Case ID: ad3d_63/html/0484-02.html
Source: Caselaw Access Project
Author: {"author": "", "license": "Public Domain", "url": "https://static.case.law/"}
Date Created: 2024-08-24T03:29:51.129683

Rachel L. Arfa et al., Plaintiffs/Counterclaim Defendants-Appellants-Respondents, v Gadi Zamir et al., Defendants/Cross Claim Defendants, 546-552 West 146th Street, LLC, et al., Intervenors-Defendants/Counterclaim Plaintiffs/Cross Claim Plaintiffs-Respondents-Appellants, and 2000 Davidson Ave., LLC, Intervenor-Defendant/Counterclaim Plaintiff/Cross Claim Plaintiff. (And Another Action.)
    [880 NYS2d 635]
   Order, Supreme Court, New York County (Charles E. Ramos, J.), entered April 30, 2008, which, in determining the parties’ respective motions to distribute certain funds, inter alia, directed that the payment owed by intervenors-defendants 546-552 West 146th Street LLC and 522-536 West 147th Street LLC to cross claim defendant Harlem Holdings, LLC on account of the latter’s “Put” include an “Upside” fee and that the “Upside” fee be calculated according to schedule C of said intervenors’ respective operating agreements, and order, same court and Justice, entered August 1, 2008, which, to the extent appealed from, upon reargument and renewal, amended the prior order to direct payment of certain amounts to plaintiff Argelt, LLC and defendant Zamir Properties, Inc., unanimously affirmed, with costs.

Section 8.6 (c) of the relevant operating agreements provides that “[u]pon the removal of any of the initial Managers as a Manager of the Company . . . Harlem Holdings, at any time thereafter, shall have the right to put to and the Company shall have the obligation to purchase all of the Interest of Harlem Holdings, LLC,” and that the purchase price “shall be (i) the fair market value of such Interest . . . plus (ii) 20% of the Upside [i.e., the proceeds of the sale].” Contrary to the intervenors’ contention, this contractual provision is unambiguous and therefore must be given its “plain and ordinary meaning” (see Vigilant Ins.

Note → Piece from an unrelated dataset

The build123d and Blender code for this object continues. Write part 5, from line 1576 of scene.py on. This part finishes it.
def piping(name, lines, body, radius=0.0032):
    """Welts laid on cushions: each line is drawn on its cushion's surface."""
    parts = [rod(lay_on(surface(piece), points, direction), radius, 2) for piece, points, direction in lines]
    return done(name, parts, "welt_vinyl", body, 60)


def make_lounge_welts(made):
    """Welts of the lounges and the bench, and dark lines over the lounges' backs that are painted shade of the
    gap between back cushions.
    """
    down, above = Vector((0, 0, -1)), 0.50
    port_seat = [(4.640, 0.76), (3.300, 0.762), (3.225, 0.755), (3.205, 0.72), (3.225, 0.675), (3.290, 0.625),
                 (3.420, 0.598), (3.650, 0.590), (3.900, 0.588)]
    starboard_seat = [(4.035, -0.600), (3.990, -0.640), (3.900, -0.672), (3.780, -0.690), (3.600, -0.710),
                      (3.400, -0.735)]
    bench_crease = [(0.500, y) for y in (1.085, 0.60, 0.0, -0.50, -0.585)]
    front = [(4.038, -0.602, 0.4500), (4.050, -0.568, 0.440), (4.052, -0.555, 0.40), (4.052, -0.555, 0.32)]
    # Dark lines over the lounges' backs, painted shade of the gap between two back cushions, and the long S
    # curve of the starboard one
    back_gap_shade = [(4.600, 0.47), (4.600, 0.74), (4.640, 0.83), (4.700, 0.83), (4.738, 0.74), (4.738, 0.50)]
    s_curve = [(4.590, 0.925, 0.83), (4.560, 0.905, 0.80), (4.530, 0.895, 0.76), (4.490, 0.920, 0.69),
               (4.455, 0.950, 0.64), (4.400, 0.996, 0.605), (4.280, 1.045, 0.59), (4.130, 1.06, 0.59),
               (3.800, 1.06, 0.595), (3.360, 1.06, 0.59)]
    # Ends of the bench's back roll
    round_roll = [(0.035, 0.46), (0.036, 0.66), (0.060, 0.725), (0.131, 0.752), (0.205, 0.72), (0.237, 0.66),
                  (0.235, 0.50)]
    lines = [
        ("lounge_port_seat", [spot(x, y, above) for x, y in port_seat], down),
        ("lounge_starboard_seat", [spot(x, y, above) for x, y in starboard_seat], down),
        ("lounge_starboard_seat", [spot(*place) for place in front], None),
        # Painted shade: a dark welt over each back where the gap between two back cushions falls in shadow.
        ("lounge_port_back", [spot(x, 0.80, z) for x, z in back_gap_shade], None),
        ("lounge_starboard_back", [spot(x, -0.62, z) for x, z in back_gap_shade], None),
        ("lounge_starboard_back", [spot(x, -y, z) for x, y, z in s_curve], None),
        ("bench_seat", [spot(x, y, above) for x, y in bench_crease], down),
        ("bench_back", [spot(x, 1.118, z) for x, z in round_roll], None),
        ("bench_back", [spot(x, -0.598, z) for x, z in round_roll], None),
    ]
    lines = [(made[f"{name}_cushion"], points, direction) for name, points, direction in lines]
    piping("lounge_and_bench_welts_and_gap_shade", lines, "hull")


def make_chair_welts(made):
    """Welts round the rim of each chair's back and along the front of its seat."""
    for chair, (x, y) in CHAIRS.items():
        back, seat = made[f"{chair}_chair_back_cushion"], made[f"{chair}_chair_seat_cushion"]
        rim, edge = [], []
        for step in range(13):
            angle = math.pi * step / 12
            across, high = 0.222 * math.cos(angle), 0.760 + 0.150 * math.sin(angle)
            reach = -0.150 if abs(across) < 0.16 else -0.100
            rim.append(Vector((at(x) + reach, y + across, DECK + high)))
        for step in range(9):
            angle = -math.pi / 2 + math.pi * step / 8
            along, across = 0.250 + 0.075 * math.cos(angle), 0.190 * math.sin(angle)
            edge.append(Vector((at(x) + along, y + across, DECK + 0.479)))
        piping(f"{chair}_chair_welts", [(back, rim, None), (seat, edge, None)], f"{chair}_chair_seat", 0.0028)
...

Co. v Bear Stearns Cos., Inc., 10 NY3d 170, 177 [2008] [internal quotation marks and citation omitted]). Section 8.6 (c) expressly authorizes the exercise of the “Put” at any time after the removal of an initial manager, and it does not restrict payment of the “Upside” in the manner proposed by the intervenors. We will not “rewrite the terms of an agreement under the guise of interpretation” (FCI Group, Inc. v City of New York, 54 AD3d 171, 177 [2008], lv denied 11 NY3d 716 [2009] [internal quotation marks and citation omitted]).

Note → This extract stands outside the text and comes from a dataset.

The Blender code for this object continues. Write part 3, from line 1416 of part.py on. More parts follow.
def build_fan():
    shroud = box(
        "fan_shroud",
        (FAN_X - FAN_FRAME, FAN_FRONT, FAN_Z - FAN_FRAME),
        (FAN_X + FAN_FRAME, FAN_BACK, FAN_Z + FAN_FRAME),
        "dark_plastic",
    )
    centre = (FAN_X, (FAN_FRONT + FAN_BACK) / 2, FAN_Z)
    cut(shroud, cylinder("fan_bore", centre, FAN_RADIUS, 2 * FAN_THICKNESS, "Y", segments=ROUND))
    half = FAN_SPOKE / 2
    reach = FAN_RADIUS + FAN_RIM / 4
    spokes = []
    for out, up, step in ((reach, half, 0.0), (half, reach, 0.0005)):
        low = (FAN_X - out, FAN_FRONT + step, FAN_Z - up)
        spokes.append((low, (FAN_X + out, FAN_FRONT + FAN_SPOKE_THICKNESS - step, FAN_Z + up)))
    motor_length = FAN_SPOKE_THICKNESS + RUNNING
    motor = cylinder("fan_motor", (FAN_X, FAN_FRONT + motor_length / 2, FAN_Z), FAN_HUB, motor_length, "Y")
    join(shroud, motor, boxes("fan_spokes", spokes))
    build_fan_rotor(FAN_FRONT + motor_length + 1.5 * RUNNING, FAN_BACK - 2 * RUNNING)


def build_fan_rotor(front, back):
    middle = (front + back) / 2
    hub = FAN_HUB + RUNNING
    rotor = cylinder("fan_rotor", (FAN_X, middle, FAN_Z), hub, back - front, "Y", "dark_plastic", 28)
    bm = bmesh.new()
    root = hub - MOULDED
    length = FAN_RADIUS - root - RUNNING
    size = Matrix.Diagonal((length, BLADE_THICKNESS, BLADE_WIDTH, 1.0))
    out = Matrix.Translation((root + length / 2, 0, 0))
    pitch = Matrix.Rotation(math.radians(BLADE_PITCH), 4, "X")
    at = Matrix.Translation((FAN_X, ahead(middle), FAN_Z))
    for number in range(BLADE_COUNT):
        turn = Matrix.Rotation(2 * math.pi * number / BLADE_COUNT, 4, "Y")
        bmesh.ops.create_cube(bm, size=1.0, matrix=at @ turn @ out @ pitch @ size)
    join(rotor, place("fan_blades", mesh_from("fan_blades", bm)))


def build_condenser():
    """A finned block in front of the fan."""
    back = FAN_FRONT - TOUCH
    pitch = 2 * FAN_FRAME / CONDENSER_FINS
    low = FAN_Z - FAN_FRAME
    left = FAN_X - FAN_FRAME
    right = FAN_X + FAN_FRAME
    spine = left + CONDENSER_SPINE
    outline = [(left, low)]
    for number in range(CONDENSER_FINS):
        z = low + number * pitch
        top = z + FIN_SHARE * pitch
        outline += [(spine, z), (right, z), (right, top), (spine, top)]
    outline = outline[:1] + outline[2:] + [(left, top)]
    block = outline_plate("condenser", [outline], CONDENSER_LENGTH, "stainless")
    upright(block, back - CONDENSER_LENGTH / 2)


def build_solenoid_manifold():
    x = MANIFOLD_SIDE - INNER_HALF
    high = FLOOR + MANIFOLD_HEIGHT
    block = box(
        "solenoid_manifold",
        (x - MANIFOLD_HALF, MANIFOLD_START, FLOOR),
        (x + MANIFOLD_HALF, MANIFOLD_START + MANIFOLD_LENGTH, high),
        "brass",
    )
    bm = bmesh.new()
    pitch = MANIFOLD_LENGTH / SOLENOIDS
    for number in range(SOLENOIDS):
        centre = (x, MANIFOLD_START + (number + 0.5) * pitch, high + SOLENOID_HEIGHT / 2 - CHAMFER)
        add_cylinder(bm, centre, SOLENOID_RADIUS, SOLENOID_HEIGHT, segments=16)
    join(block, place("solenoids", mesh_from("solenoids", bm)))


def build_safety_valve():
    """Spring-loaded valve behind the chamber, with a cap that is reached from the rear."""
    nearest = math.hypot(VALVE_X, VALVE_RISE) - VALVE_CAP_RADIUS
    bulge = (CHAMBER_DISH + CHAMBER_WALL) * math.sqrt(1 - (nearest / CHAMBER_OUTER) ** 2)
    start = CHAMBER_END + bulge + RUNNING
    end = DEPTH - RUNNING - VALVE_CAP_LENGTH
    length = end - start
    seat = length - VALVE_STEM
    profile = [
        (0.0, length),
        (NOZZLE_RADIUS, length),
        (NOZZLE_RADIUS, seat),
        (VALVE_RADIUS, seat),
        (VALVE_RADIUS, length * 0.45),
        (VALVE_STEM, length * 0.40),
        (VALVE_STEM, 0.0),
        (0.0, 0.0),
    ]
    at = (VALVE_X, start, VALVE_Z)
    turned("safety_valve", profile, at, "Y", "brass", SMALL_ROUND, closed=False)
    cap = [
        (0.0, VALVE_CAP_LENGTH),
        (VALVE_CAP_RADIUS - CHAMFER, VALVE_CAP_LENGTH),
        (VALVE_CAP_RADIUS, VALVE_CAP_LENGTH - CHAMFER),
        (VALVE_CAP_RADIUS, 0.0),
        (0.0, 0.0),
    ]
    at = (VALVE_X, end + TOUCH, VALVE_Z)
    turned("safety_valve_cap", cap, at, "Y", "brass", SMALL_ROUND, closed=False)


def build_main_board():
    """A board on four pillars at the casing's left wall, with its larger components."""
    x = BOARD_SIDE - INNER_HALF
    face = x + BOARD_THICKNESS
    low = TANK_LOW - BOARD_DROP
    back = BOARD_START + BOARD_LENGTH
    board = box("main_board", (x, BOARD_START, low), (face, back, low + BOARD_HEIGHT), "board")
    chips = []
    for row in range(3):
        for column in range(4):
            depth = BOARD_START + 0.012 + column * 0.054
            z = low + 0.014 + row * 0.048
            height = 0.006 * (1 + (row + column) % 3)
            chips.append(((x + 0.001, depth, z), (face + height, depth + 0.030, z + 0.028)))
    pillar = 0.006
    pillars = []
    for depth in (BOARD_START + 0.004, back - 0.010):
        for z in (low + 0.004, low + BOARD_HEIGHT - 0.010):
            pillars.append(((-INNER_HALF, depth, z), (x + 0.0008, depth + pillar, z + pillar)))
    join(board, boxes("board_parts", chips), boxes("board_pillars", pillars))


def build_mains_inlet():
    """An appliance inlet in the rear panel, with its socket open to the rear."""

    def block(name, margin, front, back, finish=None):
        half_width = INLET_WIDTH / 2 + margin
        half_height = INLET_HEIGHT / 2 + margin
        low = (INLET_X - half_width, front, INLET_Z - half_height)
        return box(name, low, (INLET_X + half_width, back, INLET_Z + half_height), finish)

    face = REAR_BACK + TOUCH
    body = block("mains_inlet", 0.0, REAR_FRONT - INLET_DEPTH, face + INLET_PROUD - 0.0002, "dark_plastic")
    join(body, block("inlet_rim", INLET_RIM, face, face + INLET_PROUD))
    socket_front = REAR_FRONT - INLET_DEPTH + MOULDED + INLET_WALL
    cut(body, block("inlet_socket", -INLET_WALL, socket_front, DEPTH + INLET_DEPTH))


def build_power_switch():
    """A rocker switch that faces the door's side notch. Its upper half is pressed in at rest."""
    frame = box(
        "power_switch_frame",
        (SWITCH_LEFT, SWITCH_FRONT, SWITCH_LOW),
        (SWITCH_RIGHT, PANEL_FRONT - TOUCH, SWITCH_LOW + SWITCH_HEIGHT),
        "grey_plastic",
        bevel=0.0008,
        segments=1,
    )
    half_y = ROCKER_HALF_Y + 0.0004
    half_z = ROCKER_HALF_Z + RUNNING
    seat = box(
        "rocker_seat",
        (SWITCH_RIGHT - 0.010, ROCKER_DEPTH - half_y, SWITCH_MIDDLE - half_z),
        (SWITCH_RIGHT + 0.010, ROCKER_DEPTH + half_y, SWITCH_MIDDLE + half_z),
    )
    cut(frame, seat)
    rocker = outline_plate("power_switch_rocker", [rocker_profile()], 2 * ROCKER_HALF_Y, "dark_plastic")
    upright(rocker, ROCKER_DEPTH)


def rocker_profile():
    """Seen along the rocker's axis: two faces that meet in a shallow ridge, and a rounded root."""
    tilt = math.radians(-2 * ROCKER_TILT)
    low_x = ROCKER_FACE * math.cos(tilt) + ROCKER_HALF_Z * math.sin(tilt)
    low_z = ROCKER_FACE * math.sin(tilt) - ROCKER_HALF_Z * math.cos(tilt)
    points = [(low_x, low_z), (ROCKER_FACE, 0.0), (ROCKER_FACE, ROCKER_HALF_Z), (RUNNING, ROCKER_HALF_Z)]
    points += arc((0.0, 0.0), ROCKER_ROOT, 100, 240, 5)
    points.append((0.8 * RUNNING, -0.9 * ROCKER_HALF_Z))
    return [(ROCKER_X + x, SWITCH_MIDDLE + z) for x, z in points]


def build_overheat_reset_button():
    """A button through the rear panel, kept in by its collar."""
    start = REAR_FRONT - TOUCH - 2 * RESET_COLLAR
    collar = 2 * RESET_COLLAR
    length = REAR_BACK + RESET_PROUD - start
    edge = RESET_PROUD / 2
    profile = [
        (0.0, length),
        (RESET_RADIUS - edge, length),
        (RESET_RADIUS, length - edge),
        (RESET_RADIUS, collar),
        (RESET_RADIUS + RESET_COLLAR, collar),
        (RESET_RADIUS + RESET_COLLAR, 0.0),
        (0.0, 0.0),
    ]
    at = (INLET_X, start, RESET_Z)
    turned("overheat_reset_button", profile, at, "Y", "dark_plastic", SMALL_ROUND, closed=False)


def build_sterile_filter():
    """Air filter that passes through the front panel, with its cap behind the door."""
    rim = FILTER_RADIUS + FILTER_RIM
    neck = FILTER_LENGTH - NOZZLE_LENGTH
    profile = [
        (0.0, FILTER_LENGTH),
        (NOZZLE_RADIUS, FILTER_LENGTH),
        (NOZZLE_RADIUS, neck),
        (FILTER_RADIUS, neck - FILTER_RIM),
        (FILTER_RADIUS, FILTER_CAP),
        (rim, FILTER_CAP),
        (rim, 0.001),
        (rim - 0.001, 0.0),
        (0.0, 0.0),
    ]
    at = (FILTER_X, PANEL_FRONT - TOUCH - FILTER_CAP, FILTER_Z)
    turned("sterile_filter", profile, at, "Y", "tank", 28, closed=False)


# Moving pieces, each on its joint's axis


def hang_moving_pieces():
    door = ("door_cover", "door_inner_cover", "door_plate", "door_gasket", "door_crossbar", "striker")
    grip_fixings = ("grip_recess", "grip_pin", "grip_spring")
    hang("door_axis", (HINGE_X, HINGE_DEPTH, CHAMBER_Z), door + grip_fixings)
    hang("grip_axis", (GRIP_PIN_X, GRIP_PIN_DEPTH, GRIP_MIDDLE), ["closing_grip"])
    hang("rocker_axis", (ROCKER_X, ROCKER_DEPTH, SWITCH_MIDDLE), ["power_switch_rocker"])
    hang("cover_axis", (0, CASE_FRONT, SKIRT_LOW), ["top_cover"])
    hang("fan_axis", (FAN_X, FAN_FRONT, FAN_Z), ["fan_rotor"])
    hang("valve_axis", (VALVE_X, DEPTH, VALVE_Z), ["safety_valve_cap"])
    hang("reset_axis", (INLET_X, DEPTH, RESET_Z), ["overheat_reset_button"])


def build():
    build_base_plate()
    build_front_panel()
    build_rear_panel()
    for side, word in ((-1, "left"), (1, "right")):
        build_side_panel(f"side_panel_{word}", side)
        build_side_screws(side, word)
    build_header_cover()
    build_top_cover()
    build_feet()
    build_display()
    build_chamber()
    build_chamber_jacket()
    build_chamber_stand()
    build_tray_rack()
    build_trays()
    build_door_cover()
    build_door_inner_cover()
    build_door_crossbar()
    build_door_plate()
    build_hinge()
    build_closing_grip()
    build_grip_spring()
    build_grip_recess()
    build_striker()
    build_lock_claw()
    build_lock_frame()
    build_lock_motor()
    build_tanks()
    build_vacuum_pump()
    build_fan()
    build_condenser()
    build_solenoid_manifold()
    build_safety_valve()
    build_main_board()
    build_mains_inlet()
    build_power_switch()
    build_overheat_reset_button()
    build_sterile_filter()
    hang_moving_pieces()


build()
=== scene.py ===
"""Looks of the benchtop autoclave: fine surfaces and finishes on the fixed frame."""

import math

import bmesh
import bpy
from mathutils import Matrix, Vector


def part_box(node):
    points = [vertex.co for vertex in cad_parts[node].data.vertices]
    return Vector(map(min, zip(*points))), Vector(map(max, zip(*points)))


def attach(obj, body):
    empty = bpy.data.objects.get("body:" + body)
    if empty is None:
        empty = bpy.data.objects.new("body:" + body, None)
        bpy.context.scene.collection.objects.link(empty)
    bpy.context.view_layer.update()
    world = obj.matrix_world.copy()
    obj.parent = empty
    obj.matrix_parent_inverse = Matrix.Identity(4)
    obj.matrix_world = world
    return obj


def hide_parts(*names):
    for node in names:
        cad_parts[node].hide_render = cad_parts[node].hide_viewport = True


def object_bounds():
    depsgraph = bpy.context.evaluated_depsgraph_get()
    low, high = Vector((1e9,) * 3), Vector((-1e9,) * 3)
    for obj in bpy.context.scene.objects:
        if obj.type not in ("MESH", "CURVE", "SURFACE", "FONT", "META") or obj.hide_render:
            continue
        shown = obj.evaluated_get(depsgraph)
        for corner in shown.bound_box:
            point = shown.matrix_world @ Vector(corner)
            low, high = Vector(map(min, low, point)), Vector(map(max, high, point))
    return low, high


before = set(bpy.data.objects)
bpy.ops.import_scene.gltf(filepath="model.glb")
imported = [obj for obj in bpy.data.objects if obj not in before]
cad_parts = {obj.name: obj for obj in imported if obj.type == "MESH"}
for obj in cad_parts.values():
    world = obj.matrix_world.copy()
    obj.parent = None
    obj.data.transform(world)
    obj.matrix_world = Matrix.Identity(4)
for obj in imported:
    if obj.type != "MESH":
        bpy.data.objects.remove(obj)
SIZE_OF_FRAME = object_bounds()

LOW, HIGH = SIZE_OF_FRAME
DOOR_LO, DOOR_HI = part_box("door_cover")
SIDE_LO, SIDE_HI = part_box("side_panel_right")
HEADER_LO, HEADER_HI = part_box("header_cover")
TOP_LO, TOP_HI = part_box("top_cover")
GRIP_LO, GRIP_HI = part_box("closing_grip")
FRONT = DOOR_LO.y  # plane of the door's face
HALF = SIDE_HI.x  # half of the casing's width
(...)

Schedule C of the operating agreements, titled “Calculation of Refinancing Proceeds and Sale Proceeds,” provides a more specific formula for calculating the “Upside” fee than the formula, with which it is inconsistent, provided in section 2.1 of the agreements. Therefore, the fee is correctly calculated according to schedule C (see Bank of Tokyo-Mitsubishi, Ltd., N.Y. Branch v Kvaerner a.s., 243 AD2d 1, 8 [1998]).

We have considered the interveners’ remaining arguments, including those pertaining to the order that directed distribution of most of the funds to Argelt and Zamir Properties, and find them unavailing. Concur—Saxe, J.P., Buckley, McGuire, Moskowitz and Acosta, JJ. [See 2008 NY Slip Op 31332(U).]